Uberti Foppa: Un altro punto centrale ai fini di una flessibilizzazione riguarda quindi inevitabilmente i processi interni dell’azienda. Ritengo che se l’It deve avviare un percorso di flessibilizzazione del sistema informativo in modo da erogare servizi e applicazioni che aggiungano valore al business, sia necessario un forte impegno in termini collaborativi con il management. Ma fino a che punto arriva il coinvolgimento del responsabile It nel ridisegno, anche parziale, dei processi?
Intervento dal pubblico: Prima di tutto devo dire che lavoro nella sanità e mi rincuora ritrovare anche nel privato un serie di problemi con i quali mi confronto quotidianamente. In questi anni la tecnologia ci ha sicuramente aiutato; abbiamo imparato ad usarla per erogare più servizi e servizi migliori e siamo arrivati a un elevato livello di diffusione del software in tutti gli ambiti dell’azienda ospedaliera, fino ai reparti. E proprio la diffusione, la capillarità dell’informatica è diventato il problema: abbiamo 3.800 dipendenti, di cui circa 3.000 lavorano nei reparti; ognuno ha dovuto imparare ad usare la tecnologia ma questo ha un impatto trasversale sull’organizzazione e su tutte le strutture dell’azienda. E allora, il Cio, cosa deve fare? Entra in una nuova dimensione che non è più solo quella tecnologica. A questo si affianca un altro problema: se la direzione aziendale è sensibile agli aspetti dell’informatizzazione può arrivare a porre una serie di obiettivi che spingono all’eccesso in questa direzione, con la richiesta di nuovi servizi, da implementare rapidamente, e questo rischia di non consentirci di consolidare l’infrastruttura. E non dimentichiamo che in un ospedale quando si parla di vita o di morte riferendosi alle problematiche di sicurezza, anche dei dati, non è una metafora. Se si compie un errore sull’anagrafica di un paziente, non si tratta di emettere una fattura sbagliata, i rischi, come è intuibile, sono ben più disastrosi.
Marengo: Vorrei fare una considerazione finale. Nelle grandi aziende c’è una netta separazione tra gli investimenti legati alla sicurezza e quelli legati alla disponibilità delle informazioni; questo perché si viene da una storia dove la sicurezza viene trattata in modo tradizionale. Symantec è stata la prima a dire, in Italia, che la disponibilità dell’informazioni è un “di cui” della sicurezza. Nella media impresa, questa separazione non c’è e vediamo che si stanno sviluppando degli skill che si occupano di disponibilità delle informazioni: questa è una grande opportunità perché se saremo in grado di evitare slogan come “reingegnerizzazione dei processi”, l’It sarà in grado di portare avanti grandi competenze e potrà avere maggior possibilità di essere compresa dal business.
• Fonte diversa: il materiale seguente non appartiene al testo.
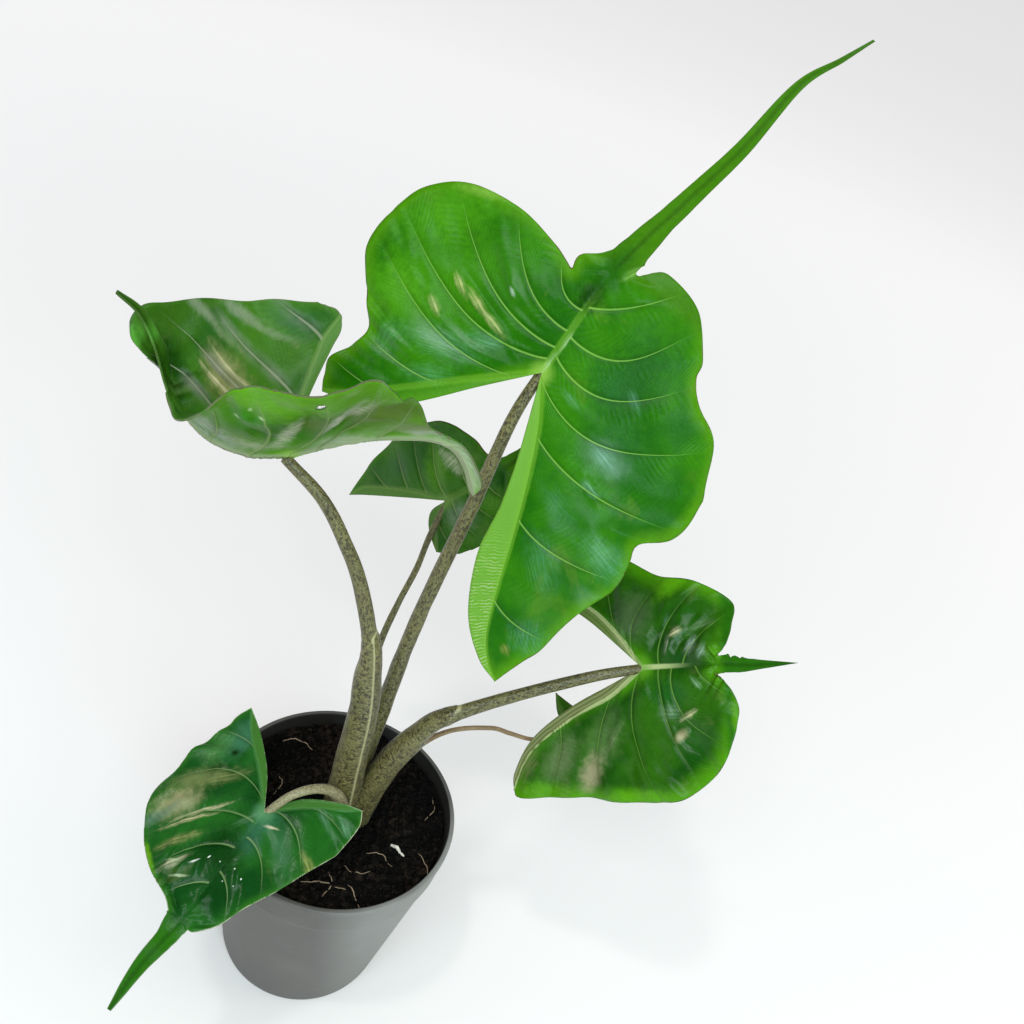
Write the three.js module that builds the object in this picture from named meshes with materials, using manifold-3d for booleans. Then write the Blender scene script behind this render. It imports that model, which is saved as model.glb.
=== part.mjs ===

Uberti Foppa: Quello che è emerso da questo dibattito è che sicuramente ci troviamo in una fase di cambiamento storico del Cio e colpisce molto come questa figura, che soltanto cinque o sei anni fa, aveva come riferimento di giustificazione del proprio ruolo quello di essere in grado di gestire il sistema informativo, oggi sia alla ricerca di una propria dimensione all’interno dei gruppi decisionali dell’azienda, in modo da poter portare elementi utili per lo sviluppo del business. Oggi sono pochi i Cio che non considerano fondamentale la conoscenza del percorso evolutivo delle scelte strategiche dell’azienda: il prossimo step è essere in grado di incidere.